Tesla shares soared in pre-market trading Thursday after the automaker said it delivered 90,650 vehicles in the second quarter, handily beating Wall Street expectations.
Analysts expected the electric car maker to delivery about 72,000 vehicles during the last three months, according to a consensus of analysts surveyed by FactSet. A broader set of analyst estimates, compiled by Bloomberg, set Wall Street expectations for Tesla higher at 83,000 vehicle deliveries in the second quarter.
Shares of Tesla closed Wednesday up 3.7% to $1,119.63. The company’s stock jumped by about 10% in pre-market trading.
The deliveries come a day after Tesla CEO Elon Musk sent out an e-mail congratulating his tens of thousands of employees on their “amazing” execution “in such difficult times.”
In the first quarter of 2020, Tesla said it made more vehicles than it sold– with 102,672 units produced, and 88,400 delivered. During the second quarter of 2019, Tesla said it made 87,048 vehicles including 72,531 Model 3s, and delivered 95,200, including 77,550 Model 3s.
Deliveries are the closest approximation of sales numbers reported by Tesla.
Auto sales the world over, and especially in the U.S., slumped during the quarter after Covid-19 outbreaks led to health restrictions on households, travel and businesses, mass layoffs and wage cuts.
During Q2, Tesla had to close its main U.S. car plant in Fremont, California for several weeks due to health orders. It slashed pay for salaried workers, and delayed giving raises, promotions and bonuses to employees until after a performance review that should be completed by the end of July.
Musk famously clashed with local health authorities over Covid-19 restrictions on the Fremont plant.

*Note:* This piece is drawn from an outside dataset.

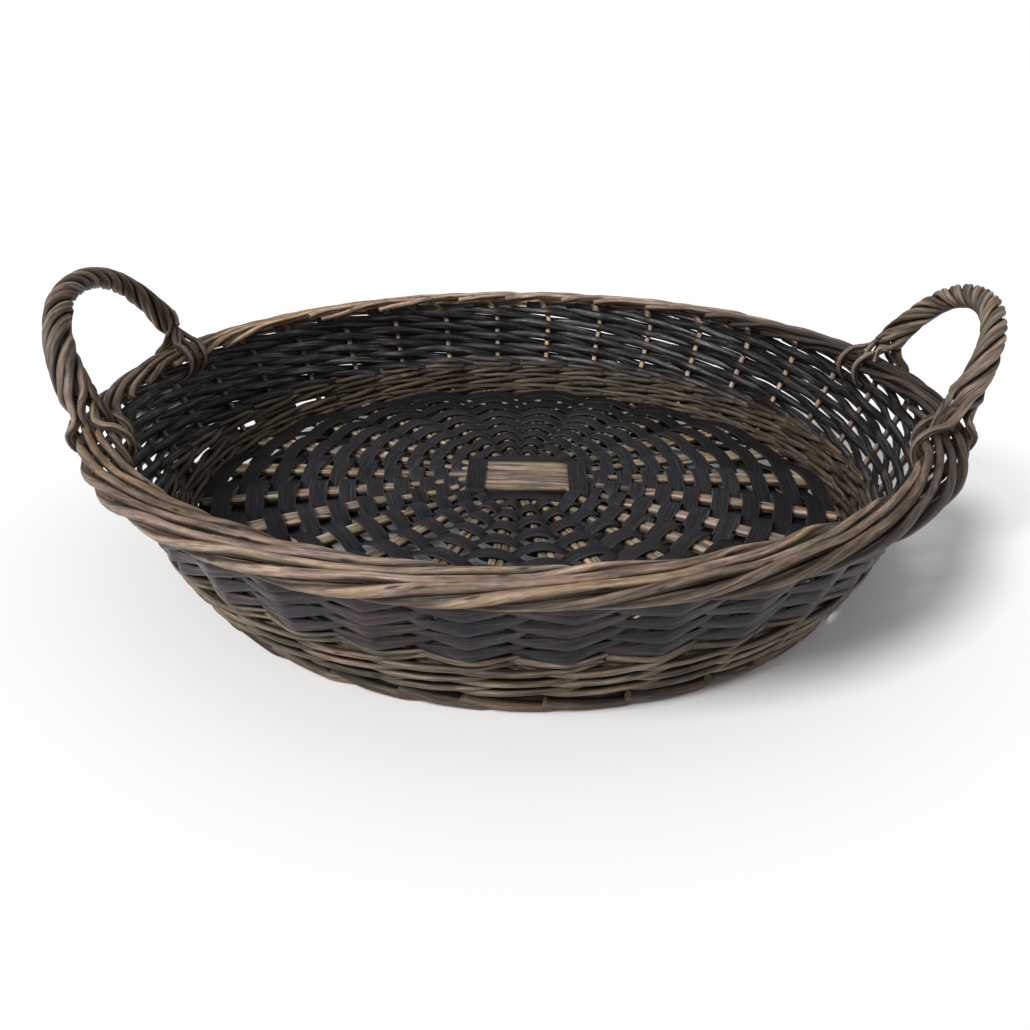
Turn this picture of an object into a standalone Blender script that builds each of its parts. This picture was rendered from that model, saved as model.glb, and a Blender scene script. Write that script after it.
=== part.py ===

He also downplayed the severity and prevalence of Covid-19 in the U.S., even though he delayed the company’s Battery Day and shareholder meeting until September, citing safety for crowds in the face of the novel coronavirus.
In the US, Tesla also faced two new federal safety probes, one over a problem with its vehicle displays, and another over a cooling system in its older Model S vehicles which may pose a fire risk.
In order to stoke demand for the company’s electric vehicles, Tesla cut vehicle prices during Q2 in North America and China both.
Its Shanghai car plant came back online quickly after a coronavirus-related shutdown, however. Sales in China began to recover with the company selling 11,095 made-in-Shanghai Model 3s there in May, according to data from the China Passenger Car Association.
On Wednesday, ahead of its deliveries report, Tesla’s valuation edged higher than Toyota’s. The American automaker’s sales are a small fraction of its Japanese predecessor, however. In 2019, Tesla reported deliveries of 367,500 vehicles globally, while Toyota reported sales that were twenty nine times higher at 10.74 million units.
Tesla was expected to meet or beat street expectations for Q2 deliveries, in no small part because Musk has been sending out “Everybody” e-mails to Tesla employees, which signal how the company is doing, and typically leak to press.
He sent one such e-mail on Wednesday around 11 a.m. California time to Tesla employees with the subject line “Congratulations Tesla Team!.” The e-mail said, in its entirety: “Just amazing how well you executed, especially in such difficult times. I am so proud to work with you!”